**BRIEF:**
Which lines below hold the word "bodies"? Report each one.

**RAW DATA:**

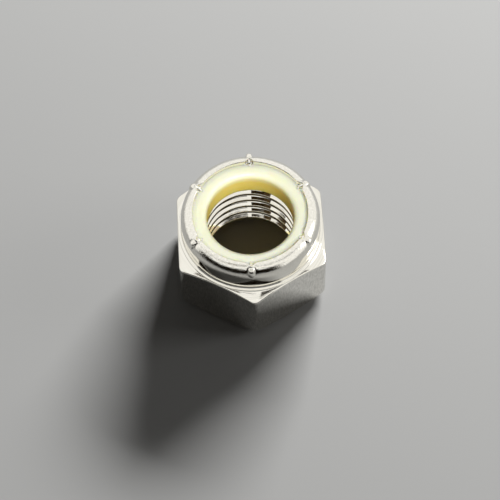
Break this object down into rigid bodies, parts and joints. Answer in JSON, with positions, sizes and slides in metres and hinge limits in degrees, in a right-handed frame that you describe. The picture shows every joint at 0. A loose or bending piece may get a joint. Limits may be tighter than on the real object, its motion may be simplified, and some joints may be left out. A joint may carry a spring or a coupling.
{
  "type": "nylon insert lock nut",
  "caption": "Hexagon lock nut with a round collar crimped over a nylon ring that grips the bolt thread.",
  "frame": {"origin": "centre of the bearing face", "axes": "+Z along the bore from the bearing face towards the nylon insert; hexagon corners on +Y and -Y, flats facing +X and -X"},
  "size_m": [0.0158, 0.018, 0.0114],
  "materials": {
    "stainless": "bright polished stainless steel",
    "nylon": "satin natural nylon, slightly translucent"
  },
  "bodies": {
    "root": {"nut_body": "stainless", "nylon_insert": "nylon"}
  },
  "joints": []
}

**THE RESULT:**
Break this object down into rigid bodies, parts and joints. Answer in JSON, with positions, sizes and slides in metres and hinge limits in degrees, in a right-handed frame that you describe. The picture shows every joint at 0. A loose or bending piece may get a joint. Limits may be tighter than on the real object, its motion may be simplified, and some joints may be left out. A joint may carry a spring or a coupling.
  "bodies": {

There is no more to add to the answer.